<<<<
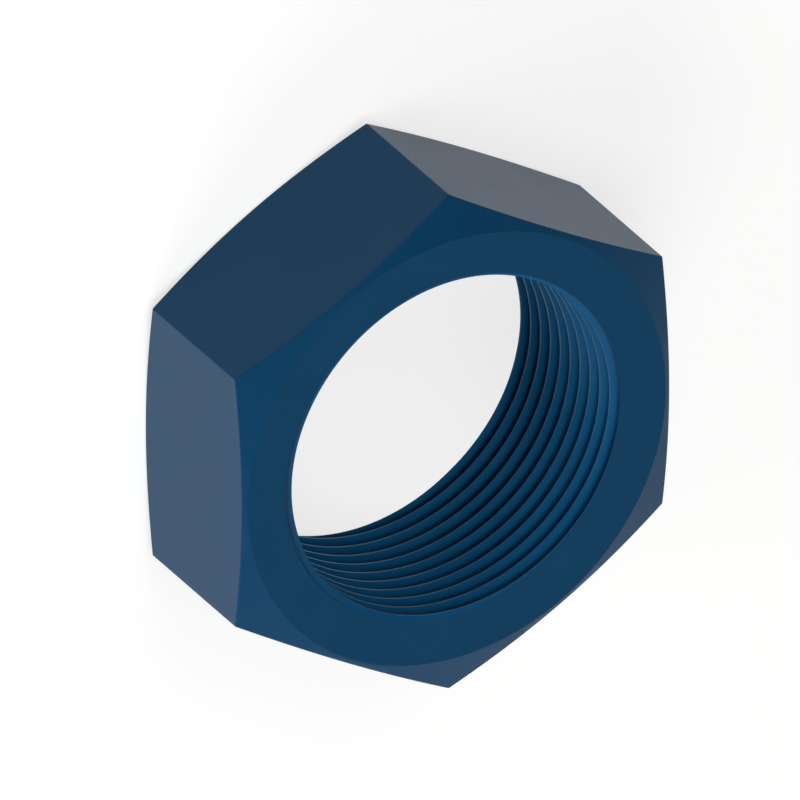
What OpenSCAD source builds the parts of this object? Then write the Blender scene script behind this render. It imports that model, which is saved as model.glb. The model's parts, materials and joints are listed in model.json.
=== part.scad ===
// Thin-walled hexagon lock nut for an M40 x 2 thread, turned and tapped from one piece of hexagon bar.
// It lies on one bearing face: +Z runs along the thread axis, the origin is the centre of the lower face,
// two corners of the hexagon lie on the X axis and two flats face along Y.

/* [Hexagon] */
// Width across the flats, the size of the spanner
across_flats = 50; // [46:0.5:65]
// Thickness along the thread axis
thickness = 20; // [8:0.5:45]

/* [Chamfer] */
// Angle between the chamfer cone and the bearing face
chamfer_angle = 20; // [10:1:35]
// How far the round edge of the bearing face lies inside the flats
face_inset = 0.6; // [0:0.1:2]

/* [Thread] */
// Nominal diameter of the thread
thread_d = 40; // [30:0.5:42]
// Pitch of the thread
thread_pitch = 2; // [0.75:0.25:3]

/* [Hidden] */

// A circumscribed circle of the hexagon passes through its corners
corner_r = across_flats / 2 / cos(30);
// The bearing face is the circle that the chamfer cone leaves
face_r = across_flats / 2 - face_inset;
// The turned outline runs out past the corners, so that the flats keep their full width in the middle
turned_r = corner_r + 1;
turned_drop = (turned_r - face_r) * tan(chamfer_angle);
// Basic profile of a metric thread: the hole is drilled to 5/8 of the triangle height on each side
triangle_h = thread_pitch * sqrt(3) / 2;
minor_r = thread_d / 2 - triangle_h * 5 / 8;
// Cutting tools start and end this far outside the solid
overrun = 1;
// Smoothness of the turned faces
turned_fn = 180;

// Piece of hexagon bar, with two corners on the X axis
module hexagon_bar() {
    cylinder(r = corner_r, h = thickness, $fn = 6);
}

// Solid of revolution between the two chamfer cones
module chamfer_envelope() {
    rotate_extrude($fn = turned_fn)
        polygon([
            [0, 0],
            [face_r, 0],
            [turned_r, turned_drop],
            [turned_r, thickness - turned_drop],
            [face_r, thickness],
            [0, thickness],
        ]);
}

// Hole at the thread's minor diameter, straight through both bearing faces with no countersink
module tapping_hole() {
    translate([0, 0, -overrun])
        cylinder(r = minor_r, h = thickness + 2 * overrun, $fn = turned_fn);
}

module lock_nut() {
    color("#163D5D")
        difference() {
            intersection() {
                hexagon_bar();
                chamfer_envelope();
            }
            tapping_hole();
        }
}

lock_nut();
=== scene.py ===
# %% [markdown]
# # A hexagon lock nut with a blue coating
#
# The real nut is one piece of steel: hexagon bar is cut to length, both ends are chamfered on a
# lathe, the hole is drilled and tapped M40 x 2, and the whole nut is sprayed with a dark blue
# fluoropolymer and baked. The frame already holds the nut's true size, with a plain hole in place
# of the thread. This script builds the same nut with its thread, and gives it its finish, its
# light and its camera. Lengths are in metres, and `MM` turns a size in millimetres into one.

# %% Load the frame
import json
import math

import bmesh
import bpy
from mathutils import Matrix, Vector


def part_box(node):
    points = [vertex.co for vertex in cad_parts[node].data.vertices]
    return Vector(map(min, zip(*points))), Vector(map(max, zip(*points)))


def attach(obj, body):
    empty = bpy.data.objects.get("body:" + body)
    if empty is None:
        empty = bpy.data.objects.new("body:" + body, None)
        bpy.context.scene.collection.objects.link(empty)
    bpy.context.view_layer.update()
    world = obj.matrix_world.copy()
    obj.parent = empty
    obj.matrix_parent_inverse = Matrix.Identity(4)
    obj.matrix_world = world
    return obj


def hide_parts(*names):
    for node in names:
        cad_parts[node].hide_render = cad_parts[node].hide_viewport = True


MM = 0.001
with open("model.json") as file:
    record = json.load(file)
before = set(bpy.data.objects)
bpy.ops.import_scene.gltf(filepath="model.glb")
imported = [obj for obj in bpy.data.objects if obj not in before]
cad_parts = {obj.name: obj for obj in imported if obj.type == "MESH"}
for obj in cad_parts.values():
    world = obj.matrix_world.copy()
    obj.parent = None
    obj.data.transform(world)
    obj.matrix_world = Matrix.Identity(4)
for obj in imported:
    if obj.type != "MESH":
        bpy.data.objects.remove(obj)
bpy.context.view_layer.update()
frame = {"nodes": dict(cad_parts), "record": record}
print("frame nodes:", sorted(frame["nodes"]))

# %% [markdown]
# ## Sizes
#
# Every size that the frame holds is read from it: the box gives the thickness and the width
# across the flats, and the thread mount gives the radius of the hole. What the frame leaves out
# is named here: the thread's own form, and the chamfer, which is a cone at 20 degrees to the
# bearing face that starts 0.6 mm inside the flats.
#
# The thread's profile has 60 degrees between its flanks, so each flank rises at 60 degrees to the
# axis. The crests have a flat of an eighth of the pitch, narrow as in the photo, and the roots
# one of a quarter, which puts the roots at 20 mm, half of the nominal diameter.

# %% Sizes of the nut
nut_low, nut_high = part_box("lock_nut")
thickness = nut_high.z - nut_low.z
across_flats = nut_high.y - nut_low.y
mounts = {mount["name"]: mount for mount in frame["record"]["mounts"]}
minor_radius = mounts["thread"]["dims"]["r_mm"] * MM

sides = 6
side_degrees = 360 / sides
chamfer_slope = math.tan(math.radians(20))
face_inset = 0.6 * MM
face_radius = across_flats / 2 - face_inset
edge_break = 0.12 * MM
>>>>
* Task description: Write out the full listing, keeping every line exactly as it is.

* Solution to the exercise:
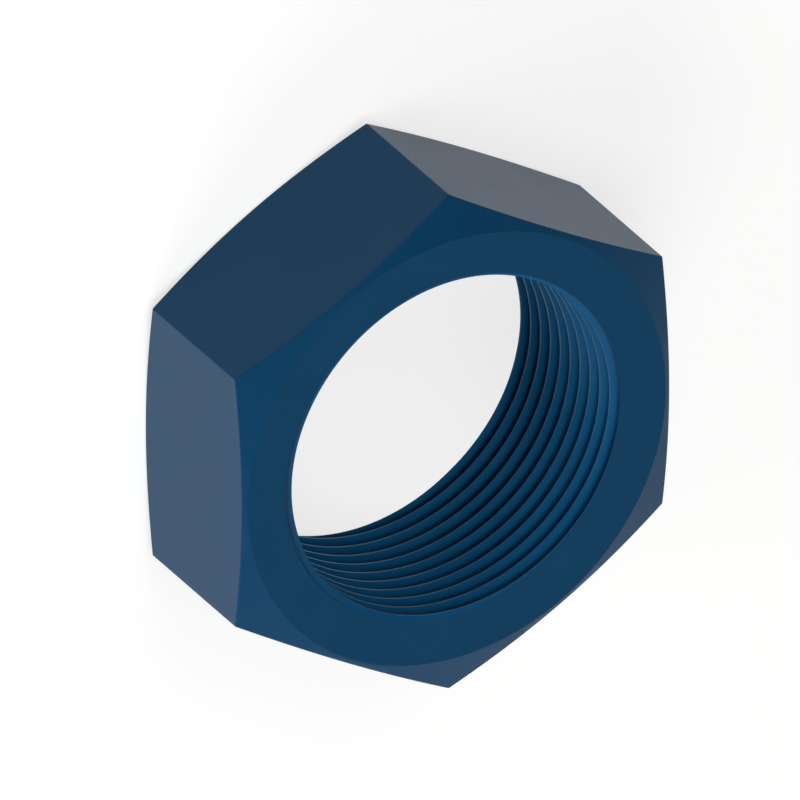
What OpenSCAD source builds the parts of this object? Then write the Blender scene script behind this render. It imports that model, which is saved as model.glb. The model's parts, materials and joints are listed in model.json.
=== part.scad ===
// Thin-walled hexagon lock nut for an M40 x 2 thread, turned and tapped from one piece of hexagon bar.
// It lies on one bearing face: +Z runs along the thread axis, the origin is the centre of the lower face,
// two corners of the hexagon lie on the X axis and two flats face along Y.

/* [Hexagon] */
// Width across the flats, the size of the spanner
across_flats = 50; // [46:0.5:65]
// Thickness along the thread axis
thickness = 20; // [8:0.5:45]

/* [Chamfer] */
// Angle between the chamfer cone and the bearing face
chamfer_angle = 20; // [10:1:35]
// How far the round edge of the bearing face lies inside the flats
face_inset = 0.6; // [0:0.1:2]

/* [Thread] */
// Nominal diameter of the thread
thread_d = 40; // [30:0.5:42]
// Pitch of the thread
thread_pitch = 2; // [0.75:0.25:3]

/* [Hidden] */

// A circumscribed circle of the hexagon passes through its corners
corner_r = across_flats / 2 / cos(30);
// The bearing face is the circle that the chamfer cone leaves
face_r = across_flats / 2 - face_inset;
// The turned outline runs out past the corners, so that the flats keep their full width in the middle
turned_r = corner_r + 1;
turned_drop = (turned_r - face_r) * tan(chamfer_angle);
// Basic profile of a metric thread: the hole is drilled to 5/8 of the triangle height on each side
triangle_h = thread_pitch * sqrt(3) / 2;
minor_r = thread_d / 2 - triangle_h * 5 / 8;
// Cutting tools start and end this far outside the solid
overrun = 1;
// Smoothness of the turned faces
turned_fn = 180;

// Piece of hexagon bar, with two corners on the X axis
module hexagon_bar() {
    cylinder(r = corner_r, h = thickness, $fn = 6);
}

// Solid of revolution between the two chamfer cones
module chamfer_envelope() {
    rotate_extrude($fn = turned_fn)
        polygon([
            [0, 0],
            [face_r, 0],
            [turned_r, turned_drop],
            [turned_r, thickness - turned_drop],
            [face_r, thickness],
            [0, thickness],
        ]);
}

// Hole at the thread's minor diameter, straight through both bearing faces with no countersink
module tapping_hole() {
    translate([0, 0, -overrun])
        cylinder(r = minor_r, h = thickness + 2 * overrun, $fn = turned_fn);
}

module lock_nut() {
    color("#163D5D")
        difference() {
            intersection() {
                hexagon_bar();
                chamfer_envelope();
            }
            tapping_hole();
        }
}

lock_nut();
=== scene.py ===
# %% [markdown]
# # A hexagon lock nut with a blue coating
#
# The real nut is one piece of steel: hexagon bar is cut to length, both ends are chamfered on a
# lathe, the hole is drilled and tapped M40 x 2, and the whole nut is sprayed with a dark blue
# fluoropolymer and baked. The frame already holds the nut's true size, with a plain hole in place
# of the thread. This script builds the same nut with its thread, and gives it its finish, its
# light and its camera. Lengths are in metres, and `MM` turns a size in millimetres into one.

# %% Load the frame
import json
import math

import bmesh
import bpy
from mathutils import Matrix, Vector


def part_box(node):
    points = [vertex.co for vertex in cad_parts[node].data.vertices]
    return Vector(map(min, zip(*points))), Vector(map(max, zip(*points)))


def attach(obj, body):
    empty = bpy.data.objects.get("body:" + body)
    if empty is None:
        empty = bpy.data.objects.new("body:" + body, None)
        bpy.context.scene.collection.objects.link(empty)
    bpy.context.view_layer.update()
    world = obj.matrix_world.copy()
    obj.parent = empty
    obj.matrix_parent_inverse = Matrix.Identity(4)
    obj.matrix_world = world
    return obj


def hide_parts(*names):
    for node in names:
        cad_parts[node].hide_render = cad_parts[node].hide_viewport = True


MM = 0.001
with open("model.json") as file:
    record = json.load(file)
before = set(bpy.data.objects)
bpy.ops.import_scene.gltf(filepath="model.glb")
imported = [obj for obj in bpy.data.objects if obj not in before]
cad_parts = {obj.name: obj for obj in imported if obj.type == "MESH"}
for obj in cad_parts.values():
    world = obj.matrix_world.copy()
    obj.parent = None
    obj.data.transform(world)
    obj.matrix_world = Matrix.Identity(4)
for obj in imported:
    if obj.type != "MESH":
        bpy.data.objects.remove(obj)
bpy.context.view_layer.update()
frame = {"nodes": dict(cad_parts), "record": record}
print("frame nodes:", sorted(frame["nodes"]))

# %% [markdown]
# ## Sizes
#
# Every size that the frame holds is read from it: the box gives the thickness and the width
# across the flats, and the thread mount gives the radius of the hole. What the frame leaves out
# is named here: the thread's own form, and the chamfer, which is a cone at 20 degrees to the
# bearing face that starts 0.6 mm inside the flats.
#
# The thread's profile has 60 degrees between its flanks, so each flank rises at 60 degrees to the
# axis. The crests have a flat of an eighth of the pitch, narrow as in the photo, and the roots
# one of a quarter, which puts the roots at 20 mm, half of the nominal diameter.

# %% Sizes of the nut
nut_low, nut_high = part_box("lock_nut")
thickness = nut_high.z - nut_low.z
across_flats = nut_high.y - nut_low.y
mounts = {mount["name"]: mount for mount in frame["record"]["mounts"]}
minor_radius = mounts["thread"]["dims"]["r_mm"] * MM

sides = 6
side_degrees = 360 / sides
chamfer_slope = math.tan(math.radians(20))
face_inset = 0.6 * MM
face_radius = across_flats / 2 - face_inset
edge_break = 0.12 * MM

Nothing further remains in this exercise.